NABI : Sungguh kami telah diberi anugerah oleh Allah dengan ucapan salam yang jauh lebih baik dari ucapanmu itu
UMAIR : Ucapanmu dan ucapanku sama saja, apalagi engkau baru mendapatkannya sedangkan ucapan kami sudah menjadi tradisi tumur temurun.
NABI : Wahai Umair, apa tujuanmu datang ke Madinah ?
UMAIR : Aku hanya mengharap agar engkau berkenan melepaskan tawanan kalian, dan bermurah hati kepadaku.
NABI : Lantas mengapa engkau menghunuskan pedang di hadapanku ?
UMAIR : Aku tidak bermaksud apa-apa selain hal ini sudah menjadi kebiasaanku, toh kami akhirnya juga kalah dalam perang Badar.
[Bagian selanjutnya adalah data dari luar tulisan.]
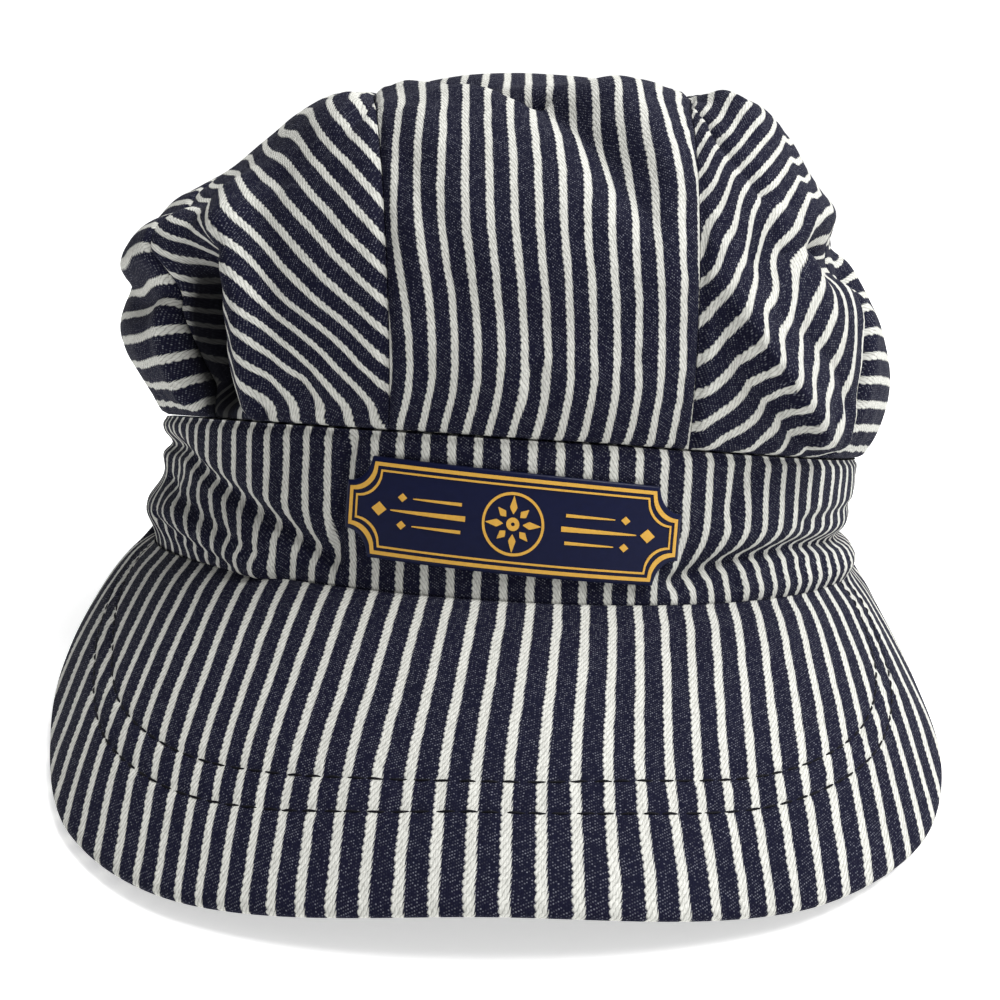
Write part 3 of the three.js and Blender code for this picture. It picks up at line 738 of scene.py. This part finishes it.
bandFine = {
    "turns": 720, "levels": 46, "innerLevels": 12, "edgeRound": 0.9, "edgeWidth": 0.9,
    "foldsHeld": (0.2, 0.15), "creasesHeld": (0.08, 0.05),
    "ripples": [(1 / 13, 2.2, 11, 0.3), (1 / 5, 4, 12, 0.14)], "behindBadge": 0.25,
    "badgeTurn": 1, "badgeHalf": 19, "badgeFade": 8,  # in degrees
}
bandFolds = [
    fold(-1.2, 5, 4, (-62, 0.72), (-40, 0.3)),
    fold(-1.4, 5, 5, (-95, 0.55), (-60, 0.5)),
    fold(-1.4, 4, 5, (25, 0.28), (70, 0.4), (100, 0.45)),
]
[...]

NABI : Yang jujur kepadaku wahai Umair, apa tujuanmu sebenarnya datang ke Madinah?
UMAIR : Tidak ada lagi selain yang sudah aku katakan tadi.
NABI : Tidak demikian wahai Umair, engkau telah berembuk dengan Shafwan bi Umayyah di dekat Hijir Ismail, dan engkau membahas tentang kejadian perang Badar lantas engkau katakan kepada shafwan : Rasanya ingin segera aku datangi Muhammad, dan dengan alasan akan meminta anakku secara langsung kepada Muhammad, maka setelah aku dekat dengannya akan aku tusuk Muhammad dengan pedangku ini, setelah itu aku tidak tahu apa yang bakal terjadi denganku.
Tentu saja Umair bin Wahb menjadi bingun dengan ucapan Nabi SAW yang berhasil membuka kedok jahatnya itu, maka secara spontan timbul dalam hatinya keyakinan bahwa Nabi Muhammad SAW itu benar-benar seorang utusan Allah, karena hakikatnya tidak ada seorangpun yang mengetahui rencana jahatnya itu selain dirinya dan Shafwan bin Umayyah.
Kemudian Umair bin Wahbi mengeraskan suara dengan wajah penuh kesungguhan sambil mengatakan: Asyhadu an laa ilaaha illallah wa anna Muhammadan rasuulullah. Sungguh aku yakin wahai Rasulullah, bahwa engkau telah mendapatkan berita dari langit, karena tidak ada seorangpun yang mengetahui pembicaraanku dengan Shafwan bin Umayyah selain kami berdua.
Maka sejak itulah Sy. Umair bin Wahb memeluk agama Islam, dan langsung belajar syariat Islam dari Nabi SAW hingga beliau mendalami hal-hal yang termasuk krusial dalam menjalankan keislamannya. Lantas beliau pamit kembali ke Makkah demi mendakwahkan agama yang baru dianutnya itu, dan di tangan sy. Umair bin Wahb ini banyak pula masyarakat Makkah yang memeluk agam Islam.